MEDIA DISTRIBUTION AGREEMENT

 

This Media Distribution Agreement ("Agreement") is entered into as of November 7, 2003 ("Effective Date"), between EXABYTE CORPORATION , a Delaware corporation with principal offices at 2108 55 th Street, Boulder, Colorado 80301 and IMATION CORP. , a Delaware corporation with principal offices at 1 Imation Place, Oakdale, Minnesota 55128.

            Whereas Imation and Exabyte are worldwide leaders in the business of manufacturing, procuring, marketing and distributing removable data storage media; and

           

            Whereas Imation desires to be the exclusive marketer and distributor of removable data storage media for Exabyte, and Exabyte desires to give Imation such exclusivity in exchange for a payment and other consideration;

            Now, in consideration of the foregoing and the promises contained in this Agreement, the parties agree as follows:

1.          DEFINITIONS

            When used in this Agreement, the following words and phrases shall have the meaning set forth below:

            "Affiliate" means a corporation, company or other entity controlling, controlled by or under common control with a party.

            "Agreement" means this agreement, including any exhibits or other attachments.

            "Competing Product Agreement" means any agreement (whether in writing, verbal, or established by course of dealing) between Exabyte and a data storage media manufacturer which permits such media manufacturer to sell Products or products substantially comparable to the Products.

            "Exabyte" means Exabyte Corporation and its current and future Affiliates.

            "Exabyte Drive " means a data storage tape drive manufactured, procured, marketed or distributed by Exabyte.

            "Gross Margin" means Net Sales less invoice price for purchased Products.

            "Imation" means Imation Corp. and its current and future Affiliates.

            "Distribution Fee" means the fee described in Section 3.A.

            "Patents" has the definition set forth in Exhibit G.

            "Trademarks" means all current and future trademarks, service marks, logos and trade dress used by Exabyte to identify Exabyte Drives and/or Exabyte removable data storage product media, including but not limited to those trademarks, service marks, logos and trade dress listed or described in Exhibit A, including all registrations, applications, renewals, and common law rights pertaining thereto.

            "Products" means all current and future removable data storage media products manufactured, procured, marketed, or distributed by Exabyte, regardless of whether such media products are (1) intended for use with an Exabyte Drive, or (2) bear Trademarks.

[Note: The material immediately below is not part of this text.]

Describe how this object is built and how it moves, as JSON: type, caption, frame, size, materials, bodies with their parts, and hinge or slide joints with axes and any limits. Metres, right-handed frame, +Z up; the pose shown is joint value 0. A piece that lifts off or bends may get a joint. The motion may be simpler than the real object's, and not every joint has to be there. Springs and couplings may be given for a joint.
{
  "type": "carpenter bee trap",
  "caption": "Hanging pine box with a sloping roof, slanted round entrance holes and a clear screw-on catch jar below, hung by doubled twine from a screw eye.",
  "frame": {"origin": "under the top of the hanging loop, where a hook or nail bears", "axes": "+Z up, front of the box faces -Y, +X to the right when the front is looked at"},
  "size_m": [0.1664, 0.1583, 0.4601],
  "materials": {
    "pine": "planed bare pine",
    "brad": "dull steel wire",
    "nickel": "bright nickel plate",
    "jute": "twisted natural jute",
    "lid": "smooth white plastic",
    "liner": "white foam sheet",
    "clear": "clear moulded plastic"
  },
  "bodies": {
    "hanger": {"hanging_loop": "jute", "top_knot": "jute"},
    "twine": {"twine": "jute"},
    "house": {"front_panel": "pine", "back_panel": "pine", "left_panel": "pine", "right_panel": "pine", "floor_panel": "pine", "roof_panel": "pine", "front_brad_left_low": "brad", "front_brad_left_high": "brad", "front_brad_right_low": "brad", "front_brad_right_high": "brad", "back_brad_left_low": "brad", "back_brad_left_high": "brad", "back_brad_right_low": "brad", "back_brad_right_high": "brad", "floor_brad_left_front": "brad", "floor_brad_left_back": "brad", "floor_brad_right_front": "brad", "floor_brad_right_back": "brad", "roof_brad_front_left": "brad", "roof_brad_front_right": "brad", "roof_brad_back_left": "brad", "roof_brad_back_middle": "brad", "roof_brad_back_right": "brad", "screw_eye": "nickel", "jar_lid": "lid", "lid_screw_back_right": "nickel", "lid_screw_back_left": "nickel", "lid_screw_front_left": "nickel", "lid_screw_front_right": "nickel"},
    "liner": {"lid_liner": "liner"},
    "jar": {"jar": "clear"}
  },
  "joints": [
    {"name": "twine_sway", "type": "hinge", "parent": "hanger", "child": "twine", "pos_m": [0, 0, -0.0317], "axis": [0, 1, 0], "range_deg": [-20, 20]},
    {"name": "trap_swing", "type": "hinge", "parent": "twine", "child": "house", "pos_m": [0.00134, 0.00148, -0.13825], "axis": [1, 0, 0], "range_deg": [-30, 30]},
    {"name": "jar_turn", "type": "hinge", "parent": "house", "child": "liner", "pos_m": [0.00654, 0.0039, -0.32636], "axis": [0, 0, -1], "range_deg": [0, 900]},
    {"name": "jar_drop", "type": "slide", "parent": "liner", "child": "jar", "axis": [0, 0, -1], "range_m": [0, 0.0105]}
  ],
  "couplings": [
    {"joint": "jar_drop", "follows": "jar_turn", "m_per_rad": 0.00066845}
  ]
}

Products include, but are not limited to, those data storage media products identified in Exhibit B.

            "Net Sales" means net sales as defined by GAAP (including subtracting for programs, discounts, and rebates, as agreed to by both parties, such programs, discounts and rebates not to exceed [...***...]%; except that where Imation sells Imation branded media at a price premium Imation may have larger programs, discounts, and rebates up to the amount of such price premium).

            "Product Specifications" means the standards of quality in materials, design, manufacturing processes and workmanship for a Product as determined solely by Exabyte.

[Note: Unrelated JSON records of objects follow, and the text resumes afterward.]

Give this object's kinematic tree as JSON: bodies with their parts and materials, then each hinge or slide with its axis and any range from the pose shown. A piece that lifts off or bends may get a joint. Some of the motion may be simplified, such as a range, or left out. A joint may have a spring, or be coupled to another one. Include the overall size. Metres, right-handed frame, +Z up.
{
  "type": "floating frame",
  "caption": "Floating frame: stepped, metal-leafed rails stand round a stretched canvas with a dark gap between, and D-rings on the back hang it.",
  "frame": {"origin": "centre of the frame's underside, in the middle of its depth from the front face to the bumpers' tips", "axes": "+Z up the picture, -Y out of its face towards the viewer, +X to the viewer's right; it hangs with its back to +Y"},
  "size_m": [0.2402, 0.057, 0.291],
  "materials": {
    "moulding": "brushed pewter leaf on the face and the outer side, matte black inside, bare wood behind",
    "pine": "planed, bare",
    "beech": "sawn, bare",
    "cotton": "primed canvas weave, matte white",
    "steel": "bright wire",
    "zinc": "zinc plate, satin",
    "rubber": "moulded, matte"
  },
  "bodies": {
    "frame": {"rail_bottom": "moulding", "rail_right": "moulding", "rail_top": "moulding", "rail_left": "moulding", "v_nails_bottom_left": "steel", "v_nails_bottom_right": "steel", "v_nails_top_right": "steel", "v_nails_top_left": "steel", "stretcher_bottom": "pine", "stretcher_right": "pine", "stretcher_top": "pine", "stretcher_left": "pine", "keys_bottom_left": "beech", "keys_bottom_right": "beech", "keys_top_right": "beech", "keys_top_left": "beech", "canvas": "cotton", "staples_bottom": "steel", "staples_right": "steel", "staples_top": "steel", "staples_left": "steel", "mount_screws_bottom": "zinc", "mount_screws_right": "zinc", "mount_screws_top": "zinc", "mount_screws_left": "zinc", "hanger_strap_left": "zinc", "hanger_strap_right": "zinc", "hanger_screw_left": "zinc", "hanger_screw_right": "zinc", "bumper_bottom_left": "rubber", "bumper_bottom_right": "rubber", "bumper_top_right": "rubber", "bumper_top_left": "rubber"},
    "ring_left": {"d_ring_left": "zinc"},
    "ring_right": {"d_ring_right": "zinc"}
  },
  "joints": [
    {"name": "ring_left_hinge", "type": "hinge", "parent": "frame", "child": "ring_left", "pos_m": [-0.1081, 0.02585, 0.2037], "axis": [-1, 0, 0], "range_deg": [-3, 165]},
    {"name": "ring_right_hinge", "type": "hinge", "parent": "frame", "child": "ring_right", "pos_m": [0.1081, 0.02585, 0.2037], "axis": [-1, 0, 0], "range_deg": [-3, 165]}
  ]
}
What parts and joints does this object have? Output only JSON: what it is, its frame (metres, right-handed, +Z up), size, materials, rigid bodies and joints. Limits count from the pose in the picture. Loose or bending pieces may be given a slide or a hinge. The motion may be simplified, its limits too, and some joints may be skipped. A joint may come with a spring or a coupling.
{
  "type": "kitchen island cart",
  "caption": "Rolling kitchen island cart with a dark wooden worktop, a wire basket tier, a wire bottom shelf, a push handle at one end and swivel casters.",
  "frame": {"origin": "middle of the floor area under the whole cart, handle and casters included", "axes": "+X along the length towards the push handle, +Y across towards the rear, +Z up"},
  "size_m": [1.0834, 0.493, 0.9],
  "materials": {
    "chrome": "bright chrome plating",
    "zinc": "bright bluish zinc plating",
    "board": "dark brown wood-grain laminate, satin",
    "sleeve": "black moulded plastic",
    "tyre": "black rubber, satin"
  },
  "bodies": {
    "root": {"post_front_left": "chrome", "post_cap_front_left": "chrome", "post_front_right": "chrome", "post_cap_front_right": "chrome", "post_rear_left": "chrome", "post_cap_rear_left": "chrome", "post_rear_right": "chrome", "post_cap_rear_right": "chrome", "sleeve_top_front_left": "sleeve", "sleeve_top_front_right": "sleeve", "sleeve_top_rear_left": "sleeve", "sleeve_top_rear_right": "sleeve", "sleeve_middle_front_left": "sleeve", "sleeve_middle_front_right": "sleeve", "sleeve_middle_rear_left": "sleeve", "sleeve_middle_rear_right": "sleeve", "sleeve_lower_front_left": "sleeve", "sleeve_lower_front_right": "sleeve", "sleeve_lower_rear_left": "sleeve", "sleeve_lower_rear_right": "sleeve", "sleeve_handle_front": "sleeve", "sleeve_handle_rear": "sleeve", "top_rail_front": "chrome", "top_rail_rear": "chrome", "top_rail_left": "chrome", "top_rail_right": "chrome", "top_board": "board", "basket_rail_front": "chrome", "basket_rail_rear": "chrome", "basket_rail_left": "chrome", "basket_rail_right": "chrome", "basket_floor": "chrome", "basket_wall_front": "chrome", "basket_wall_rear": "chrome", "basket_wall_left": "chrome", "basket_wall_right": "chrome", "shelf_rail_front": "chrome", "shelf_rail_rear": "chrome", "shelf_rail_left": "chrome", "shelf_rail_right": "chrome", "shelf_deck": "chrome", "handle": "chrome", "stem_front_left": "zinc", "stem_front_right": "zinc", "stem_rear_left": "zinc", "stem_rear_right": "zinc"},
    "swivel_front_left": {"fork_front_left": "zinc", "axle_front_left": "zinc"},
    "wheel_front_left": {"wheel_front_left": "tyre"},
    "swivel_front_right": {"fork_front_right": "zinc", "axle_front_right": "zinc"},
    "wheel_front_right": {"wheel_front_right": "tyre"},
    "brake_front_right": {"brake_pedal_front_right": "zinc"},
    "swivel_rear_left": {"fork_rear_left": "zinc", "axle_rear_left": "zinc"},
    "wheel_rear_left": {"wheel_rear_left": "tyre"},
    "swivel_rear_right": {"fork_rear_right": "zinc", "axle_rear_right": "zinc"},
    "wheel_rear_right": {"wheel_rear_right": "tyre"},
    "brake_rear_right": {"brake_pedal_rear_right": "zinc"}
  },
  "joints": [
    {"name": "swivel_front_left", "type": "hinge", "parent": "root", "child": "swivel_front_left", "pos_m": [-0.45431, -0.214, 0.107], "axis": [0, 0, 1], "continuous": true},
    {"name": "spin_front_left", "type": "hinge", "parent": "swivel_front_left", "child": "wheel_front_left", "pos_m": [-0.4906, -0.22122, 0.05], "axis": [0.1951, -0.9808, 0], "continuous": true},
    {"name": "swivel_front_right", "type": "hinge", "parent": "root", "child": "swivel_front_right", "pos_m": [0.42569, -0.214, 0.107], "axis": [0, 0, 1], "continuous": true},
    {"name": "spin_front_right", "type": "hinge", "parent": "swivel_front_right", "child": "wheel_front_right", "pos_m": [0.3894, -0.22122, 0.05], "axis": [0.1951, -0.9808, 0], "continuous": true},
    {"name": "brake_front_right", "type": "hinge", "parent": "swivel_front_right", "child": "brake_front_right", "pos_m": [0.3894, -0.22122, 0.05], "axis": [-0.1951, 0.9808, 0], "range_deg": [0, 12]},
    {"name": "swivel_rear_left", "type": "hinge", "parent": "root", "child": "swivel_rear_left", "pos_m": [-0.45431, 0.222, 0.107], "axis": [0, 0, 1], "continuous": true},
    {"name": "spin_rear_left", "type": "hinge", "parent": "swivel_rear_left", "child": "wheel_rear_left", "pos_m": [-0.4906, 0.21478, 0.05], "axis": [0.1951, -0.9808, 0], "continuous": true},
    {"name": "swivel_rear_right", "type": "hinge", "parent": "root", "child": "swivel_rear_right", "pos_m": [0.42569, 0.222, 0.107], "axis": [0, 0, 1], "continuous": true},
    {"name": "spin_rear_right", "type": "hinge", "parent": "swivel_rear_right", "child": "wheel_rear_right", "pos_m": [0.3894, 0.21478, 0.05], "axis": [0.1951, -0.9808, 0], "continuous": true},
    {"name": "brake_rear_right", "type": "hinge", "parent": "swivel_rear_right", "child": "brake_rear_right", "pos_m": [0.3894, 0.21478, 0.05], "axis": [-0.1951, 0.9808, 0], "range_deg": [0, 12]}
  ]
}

            "Reseller" means an OEM, wholesaler, dealer, retailer, distributor, or other reseller that purchases Products for further resale.

 

2.         INTELLECTUAL PROPERTY RIGHTS

     A.      Imation is not authorized to use Trademarks except in connection with the procurement, marketing, advertising, sale and distribution of Products in accordance with the terms and conditions of this Agreement. This permitted use shall be exclusive to Imation as set forth in Section 4. Imation shall not use Trademarks after the termination or cancellation of this Agreement. Imation agrees to not modify Trademarks, challenge, obtain, or attempt to obtain during the continuance of this Agreement or at any time thereafter, by registration or any other method, any right, title, or interest to any of the Trademarks or trade names or those which may be similar. All right, title, and interest in such modified Trademarks and trade names shall accrue to the benefit of Exabyte. Imation shall report to Exabyte any potential, suspected, or actual infringement of Trademarks of which Imation becomes aware. Imation does not acquire any proprietary right to Trademarks by Imation's use thereof. Imation may allow Resellers to use the Trademarks in connection with the promotion, advertisement, and sale of Products purchased from Imation.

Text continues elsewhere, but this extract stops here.